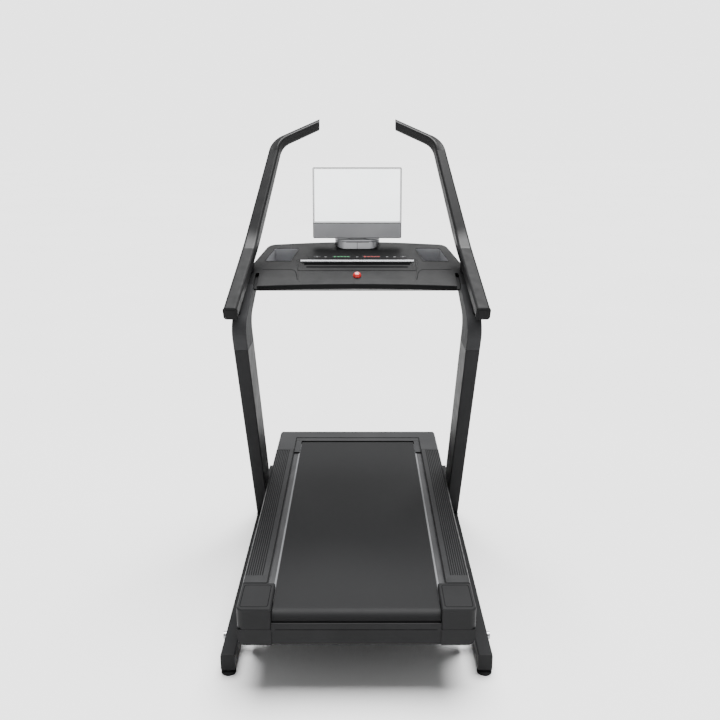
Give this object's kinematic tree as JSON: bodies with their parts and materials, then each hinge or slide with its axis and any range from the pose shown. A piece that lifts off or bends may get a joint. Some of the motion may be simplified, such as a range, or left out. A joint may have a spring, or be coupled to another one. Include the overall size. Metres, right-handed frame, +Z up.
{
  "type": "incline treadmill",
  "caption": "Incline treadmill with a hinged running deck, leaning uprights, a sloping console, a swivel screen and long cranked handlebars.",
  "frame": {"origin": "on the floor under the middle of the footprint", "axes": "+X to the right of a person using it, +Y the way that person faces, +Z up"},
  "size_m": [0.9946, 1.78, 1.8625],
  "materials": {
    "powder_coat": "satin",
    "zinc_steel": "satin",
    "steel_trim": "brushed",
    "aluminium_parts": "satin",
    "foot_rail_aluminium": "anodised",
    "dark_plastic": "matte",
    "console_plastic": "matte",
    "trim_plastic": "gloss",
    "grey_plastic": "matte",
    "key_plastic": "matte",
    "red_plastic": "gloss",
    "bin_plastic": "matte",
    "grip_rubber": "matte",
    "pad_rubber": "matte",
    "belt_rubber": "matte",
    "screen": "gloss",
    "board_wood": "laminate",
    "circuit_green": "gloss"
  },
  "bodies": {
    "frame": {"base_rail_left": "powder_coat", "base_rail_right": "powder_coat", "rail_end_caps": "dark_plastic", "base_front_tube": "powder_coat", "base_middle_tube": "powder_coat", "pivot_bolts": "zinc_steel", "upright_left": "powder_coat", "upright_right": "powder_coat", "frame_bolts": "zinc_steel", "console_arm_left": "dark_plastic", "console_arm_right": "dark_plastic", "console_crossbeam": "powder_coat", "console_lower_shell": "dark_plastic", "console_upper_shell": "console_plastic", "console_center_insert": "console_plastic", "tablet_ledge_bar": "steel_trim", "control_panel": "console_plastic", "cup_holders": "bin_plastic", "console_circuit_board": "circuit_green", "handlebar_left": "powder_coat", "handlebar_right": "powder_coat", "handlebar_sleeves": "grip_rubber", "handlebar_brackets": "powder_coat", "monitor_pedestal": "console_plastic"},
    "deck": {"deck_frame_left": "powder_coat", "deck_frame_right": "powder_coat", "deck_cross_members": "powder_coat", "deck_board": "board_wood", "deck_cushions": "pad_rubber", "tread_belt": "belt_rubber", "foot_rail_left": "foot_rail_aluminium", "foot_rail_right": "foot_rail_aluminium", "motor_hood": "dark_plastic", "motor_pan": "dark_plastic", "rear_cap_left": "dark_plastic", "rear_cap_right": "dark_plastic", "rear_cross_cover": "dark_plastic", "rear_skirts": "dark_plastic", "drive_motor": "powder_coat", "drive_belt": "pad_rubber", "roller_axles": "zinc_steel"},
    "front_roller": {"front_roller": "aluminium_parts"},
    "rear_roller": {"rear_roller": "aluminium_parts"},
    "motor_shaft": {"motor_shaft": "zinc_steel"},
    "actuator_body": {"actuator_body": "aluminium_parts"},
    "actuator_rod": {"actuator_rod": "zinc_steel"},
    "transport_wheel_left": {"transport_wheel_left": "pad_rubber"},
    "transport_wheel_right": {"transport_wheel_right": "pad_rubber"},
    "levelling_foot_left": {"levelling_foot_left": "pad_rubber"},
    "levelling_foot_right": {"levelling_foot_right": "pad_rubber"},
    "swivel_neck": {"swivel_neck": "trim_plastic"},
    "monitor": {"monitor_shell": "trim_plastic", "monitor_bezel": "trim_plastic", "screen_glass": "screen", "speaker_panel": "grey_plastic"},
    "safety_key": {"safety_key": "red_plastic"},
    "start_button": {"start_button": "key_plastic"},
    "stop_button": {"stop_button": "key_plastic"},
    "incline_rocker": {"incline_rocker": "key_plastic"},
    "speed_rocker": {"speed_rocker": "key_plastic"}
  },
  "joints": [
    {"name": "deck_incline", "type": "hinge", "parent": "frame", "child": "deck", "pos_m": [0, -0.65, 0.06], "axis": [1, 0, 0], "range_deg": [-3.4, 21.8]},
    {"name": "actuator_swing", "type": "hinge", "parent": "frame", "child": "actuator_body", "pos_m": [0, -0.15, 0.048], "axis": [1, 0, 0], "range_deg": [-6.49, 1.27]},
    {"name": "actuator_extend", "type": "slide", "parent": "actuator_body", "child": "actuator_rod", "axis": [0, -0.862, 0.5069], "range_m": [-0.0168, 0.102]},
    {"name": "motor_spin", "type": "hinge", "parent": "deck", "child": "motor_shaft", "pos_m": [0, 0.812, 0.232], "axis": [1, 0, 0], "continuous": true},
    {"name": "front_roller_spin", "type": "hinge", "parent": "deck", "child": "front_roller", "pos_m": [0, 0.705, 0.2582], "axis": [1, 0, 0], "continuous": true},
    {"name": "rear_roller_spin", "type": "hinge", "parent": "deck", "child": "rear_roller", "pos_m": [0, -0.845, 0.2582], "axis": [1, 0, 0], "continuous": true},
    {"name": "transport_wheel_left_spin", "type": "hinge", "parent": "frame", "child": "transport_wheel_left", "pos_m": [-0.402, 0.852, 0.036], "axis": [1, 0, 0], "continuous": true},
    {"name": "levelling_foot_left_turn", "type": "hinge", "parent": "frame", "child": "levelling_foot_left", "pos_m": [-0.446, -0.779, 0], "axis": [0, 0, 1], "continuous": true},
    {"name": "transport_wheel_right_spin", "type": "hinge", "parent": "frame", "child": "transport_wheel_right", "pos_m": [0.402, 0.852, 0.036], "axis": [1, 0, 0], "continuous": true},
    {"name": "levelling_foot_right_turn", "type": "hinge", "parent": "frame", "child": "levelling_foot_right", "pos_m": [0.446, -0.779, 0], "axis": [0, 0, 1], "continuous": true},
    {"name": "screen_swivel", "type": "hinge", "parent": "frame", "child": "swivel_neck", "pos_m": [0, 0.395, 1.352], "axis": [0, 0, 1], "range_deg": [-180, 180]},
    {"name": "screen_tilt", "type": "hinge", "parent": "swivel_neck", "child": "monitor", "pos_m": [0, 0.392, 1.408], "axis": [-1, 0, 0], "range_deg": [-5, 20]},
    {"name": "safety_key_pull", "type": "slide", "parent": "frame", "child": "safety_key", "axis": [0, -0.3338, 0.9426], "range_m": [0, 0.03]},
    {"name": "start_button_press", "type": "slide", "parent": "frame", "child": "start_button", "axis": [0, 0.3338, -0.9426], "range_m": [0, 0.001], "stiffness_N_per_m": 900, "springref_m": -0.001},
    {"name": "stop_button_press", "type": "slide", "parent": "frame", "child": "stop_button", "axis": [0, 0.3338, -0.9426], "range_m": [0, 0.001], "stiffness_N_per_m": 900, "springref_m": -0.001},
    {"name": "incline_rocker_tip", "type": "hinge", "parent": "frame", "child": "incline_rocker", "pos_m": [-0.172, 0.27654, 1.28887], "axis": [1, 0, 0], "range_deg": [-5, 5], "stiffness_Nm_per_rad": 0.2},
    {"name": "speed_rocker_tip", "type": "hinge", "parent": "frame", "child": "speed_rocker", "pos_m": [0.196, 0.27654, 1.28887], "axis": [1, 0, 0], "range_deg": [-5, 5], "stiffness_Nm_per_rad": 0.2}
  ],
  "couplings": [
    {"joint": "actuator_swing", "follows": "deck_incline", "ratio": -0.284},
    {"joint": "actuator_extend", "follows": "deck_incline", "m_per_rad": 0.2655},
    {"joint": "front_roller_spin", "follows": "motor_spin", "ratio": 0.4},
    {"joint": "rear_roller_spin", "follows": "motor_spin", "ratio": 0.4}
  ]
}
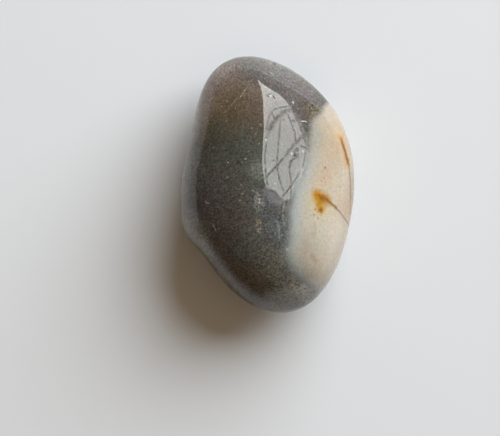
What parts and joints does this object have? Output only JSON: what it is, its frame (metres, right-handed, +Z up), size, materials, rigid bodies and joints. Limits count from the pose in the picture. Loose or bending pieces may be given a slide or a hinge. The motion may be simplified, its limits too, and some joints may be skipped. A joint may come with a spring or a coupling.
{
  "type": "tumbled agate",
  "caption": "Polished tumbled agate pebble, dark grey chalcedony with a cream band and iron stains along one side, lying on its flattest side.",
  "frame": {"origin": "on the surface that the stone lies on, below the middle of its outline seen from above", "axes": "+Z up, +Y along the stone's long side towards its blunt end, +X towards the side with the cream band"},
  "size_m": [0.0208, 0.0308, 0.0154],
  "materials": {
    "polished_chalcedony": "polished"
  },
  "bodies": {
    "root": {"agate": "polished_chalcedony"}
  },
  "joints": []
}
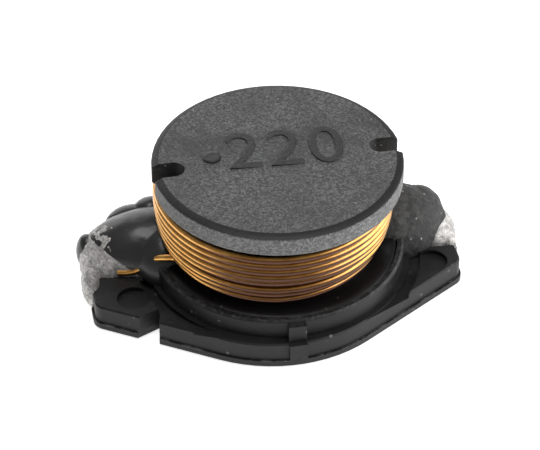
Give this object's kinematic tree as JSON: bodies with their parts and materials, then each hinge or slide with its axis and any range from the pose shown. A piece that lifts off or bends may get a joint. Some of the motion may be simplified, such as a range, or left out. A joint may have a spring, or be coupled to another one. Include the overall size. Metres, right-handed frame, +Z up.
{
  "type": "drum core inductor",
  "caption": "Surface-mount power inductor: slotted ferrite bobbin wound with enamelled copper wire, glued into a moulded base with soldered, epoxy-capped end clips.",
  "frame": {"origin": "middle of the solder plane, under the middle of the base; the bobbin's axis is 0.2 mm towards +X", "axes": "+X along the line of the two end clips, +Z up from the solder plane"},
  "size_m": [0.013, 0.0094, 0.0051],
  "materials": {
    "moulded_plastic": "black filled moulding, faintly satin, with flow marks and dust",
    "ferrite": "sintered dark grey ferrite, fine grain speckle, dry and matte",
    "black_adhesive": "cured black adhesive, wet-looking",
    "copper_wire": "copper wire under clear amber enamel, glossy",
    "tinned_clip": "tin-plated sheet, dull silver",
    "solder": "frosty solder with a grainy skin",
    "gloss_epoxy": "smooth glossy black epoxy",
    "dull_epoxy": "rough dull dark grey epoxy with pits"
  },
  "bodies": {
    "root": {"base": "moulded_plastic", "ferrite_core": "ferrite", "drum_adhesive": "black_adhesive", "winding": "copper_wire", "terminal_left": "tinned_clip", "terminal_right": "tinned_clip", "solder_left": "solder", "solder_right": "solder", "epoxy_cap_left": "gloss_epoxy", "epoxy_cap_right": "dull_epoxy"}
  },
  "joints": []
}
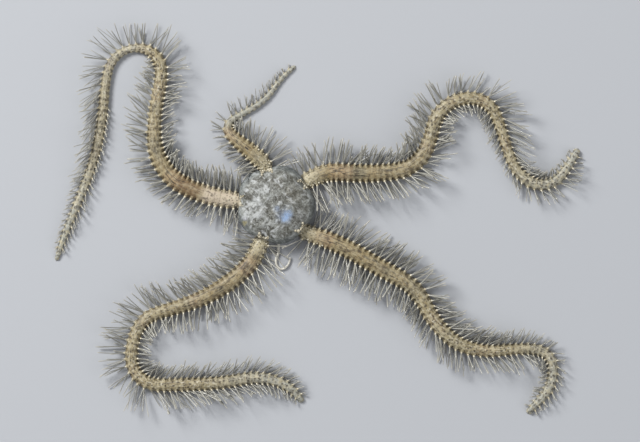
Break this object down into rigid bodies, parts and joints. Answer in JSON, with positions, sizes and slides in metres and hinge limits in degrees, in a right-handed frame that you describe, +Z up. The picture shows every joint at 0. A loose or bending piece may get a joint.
------------------------------------
**Stated problem**
Gather every line from the listing above in which the word "that" appears.

**Solution**
Give this object's kinematic tree as JSON: bodies with their parts and materials, then each hinge or slide with its axis and any range from the pose shown. A piece that lifts off or bends may get a joint. Some of the motion may be simplified, such as a range, or left out. A joint may have a spring, or be coupled to another one. Include the overall size. Metres, right-handed frame, +Z up.
  "frame": {"origin": "on the floor under the middle of the footprint", "axes": "+X to the right of a person using it, +Y the way that person faces, +Z up"},
  "frame": {"origin": "on the surface that the stone lies on, below the middle of its outline seen from above", "axes": "+Z up, +Y along the stone's long side towards its blunt end, +X towards the side with the cream band"},
Give this object's kinematic tree as JSON: bodies with their parts and materials, then each hinge or slide with its axis and any range from the pose shown. A piece that lifts off or bends may get a joint. Some of the motion may be simplified, such as a range, or left out. A joint may have a spring, or be coupled to another one. Include the overall size. Metres, right-handed frame, +Z up.
Break this object down into rigid bodies, parts and joints. Answer in JSON, with positions, sizes and slides in metres and hinge limits in degrees, in a right-handed frame that you describe, +Z up. The picture shows every joint at 0. A loose or bending piece may get a joint.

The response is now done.